2 children from different families having a joint 5th birthday party in village hall. Inviting whole school class plus few extras.

Both inviting families do not want people to bring presents to the party ,the party is on neither childs birthday.

So

how does one politely say - we don't want you to feel obliged to give our child a birthday present. NO don't do it. and as for you, uber competitive mum ( you know who you are and how you behaved at the last joint party), DON'T DO IT.

mollymax Sun 12-Dec-10 20:52:40

I think you will find it hard to hold a party and not get presents. For children part of going to a party is taking a present.

UniS Sun 12-Dec-10 21:02:11

We don't intend to give party bags at end either, just a kids disco and tea and, bye off you go with a balloon and bit of cake.

hows about

X&Y would like to invite Z to their party on XXXXXX.

at
yyyyyy

Kids disco and tea .

RSVP
Ps- As party is not on X or Ys birthday please don't bring presents to party.

lifeinagoldfishbowl Sun 12-Dec-10 21:08:03

How about

You are invited to a disco on xxx at xxx

RSVP

UniS Sun 12-Dec-10 21:10:01

so don't mention which kids are doing the inviting , interesting. will think about that.

ChippingIn Sun 12-Dec-10 21:12:52

Why don't you want the children to bring presents? It's traditional, children like to bring them and the birthday children like to receive them - why is it such a big deal?

taffetazatyousantaclaus Sun 12-Dec-10 21:33:09

I would be very confused if told not to bring presents to the party. Do you want me then to find out exactly when each child's birthday is and give the present on the exact date? That would really piss me off, tbh. Got many other things to be doing with my time.

lifeinagoldfishbowl Sun 12-Dec-10 21:35:18

UniS - I just meant don't mention it's a birthday disco

So

To A

You are invited to a disco on xxx at xxxx

contact B's Mum or C's Mum on xxx to let us know if you can come.

taffetazatyousantaclaus Sun 12-Dec-10 21:36:32

....If, OTOH, you don't want your child or the other child to get any presents from their friends ( I think this is a bit sad for them when at 5 they must notice its the norm at other parties ), then say:

No presents, thank you.

Rindercella Sun 12-Dec-10 21:40:24

I think you should just send out the invitations and not mention anything about presents. You must state it's a birthday party for 2 5 year old girls - would be weird not to.

Rise about the uber competitive mother. It doesn't matter in the greater scheme of things. If she wants to give huge presents to your children, let her. Just don't try and compete with her.

UniS Sun 12-Dec-10 23:12:34

reason for no presents.

small houses, kids have plenty of play things already, general level of moaning among parents at cost of "all these parties X gets invited to".

Other parents in the area have started the trend by holding a joint party (for all birthdays in a month in a class) and stating "please bring one present for a boy/ girl" BUT their party only had twice the number of guests as birthday children , thanks to uneven spread of birthdays the class in spring will be twice the size and only 2 kids "hosting".

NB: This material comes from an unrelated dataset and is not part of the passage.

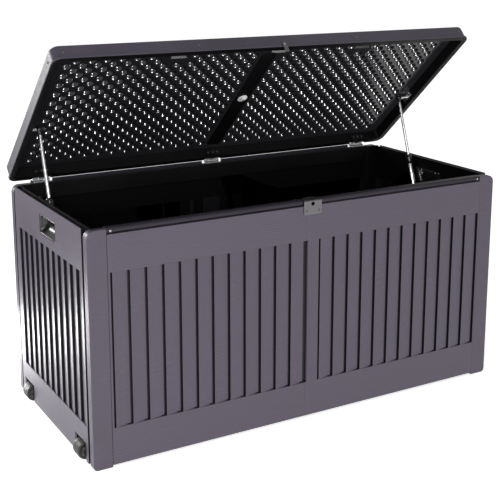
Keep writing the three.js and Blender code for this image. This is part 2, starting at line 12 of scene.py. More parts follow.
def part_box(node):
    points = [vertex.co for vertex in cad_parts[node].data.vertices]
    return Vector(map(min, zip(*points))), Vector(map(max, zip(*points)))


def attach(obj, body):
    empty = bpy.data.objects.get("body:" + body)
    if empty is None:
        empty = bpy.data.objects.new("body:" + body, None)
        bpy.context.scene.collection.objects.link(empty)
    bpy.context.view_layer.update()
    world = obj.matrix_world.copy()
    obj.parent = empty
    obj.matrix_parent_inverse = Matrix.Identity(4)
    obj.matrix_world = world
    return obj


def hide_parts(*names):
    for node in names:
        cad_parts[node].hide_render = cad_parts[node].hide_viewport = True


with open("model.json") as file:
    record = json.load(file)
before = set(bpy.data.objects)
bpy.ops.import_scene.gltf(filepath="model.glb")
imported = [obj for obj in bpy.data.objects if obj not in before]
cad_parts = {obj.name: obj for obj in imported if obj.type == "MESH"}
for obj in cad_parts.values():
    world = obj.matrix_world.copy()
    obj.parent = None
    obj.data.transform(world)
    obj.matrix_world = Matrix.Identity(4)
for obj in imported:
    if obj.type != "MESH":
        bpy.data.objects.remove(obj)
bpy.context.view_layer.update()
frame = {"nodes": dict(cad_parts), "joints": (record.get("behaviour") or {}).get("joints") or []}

Interesting to see differing views on here.

ChippingIn Mon 13-Dec-10 11:20:07

Uni - sorry, but I think it's mean - to both the children attending and the children whose party it is. Taking and receiving presents is part of the fun of parties. By the time you take all of the wrapping off and eat/use a good percentage of the presents, there's not much extra to find a space for. As for the parents moaning - they just need to be a bit resourceful, creative about the presents really.

Why not put something like this on, for the people who are struggling financially...

'We appreciate that it's a busy & expensive time of the year. A & B are really looking forward to their party and hope you can make it - it really isn't necessary to bring a present, we just want all of the children to enjoy the party and would really appreciate it if you can find the time to attend. If your child would like to bring a present - then please just bring one and they will be shared between A & B - but it's really not necessary!'

(I hope you are printing the invites grin)

Though - please tell me this isn't for a party in the spring months away?

UniS Mon 13-Dec-10 16:46:56

not many months away, spring term starts in 3 weeks.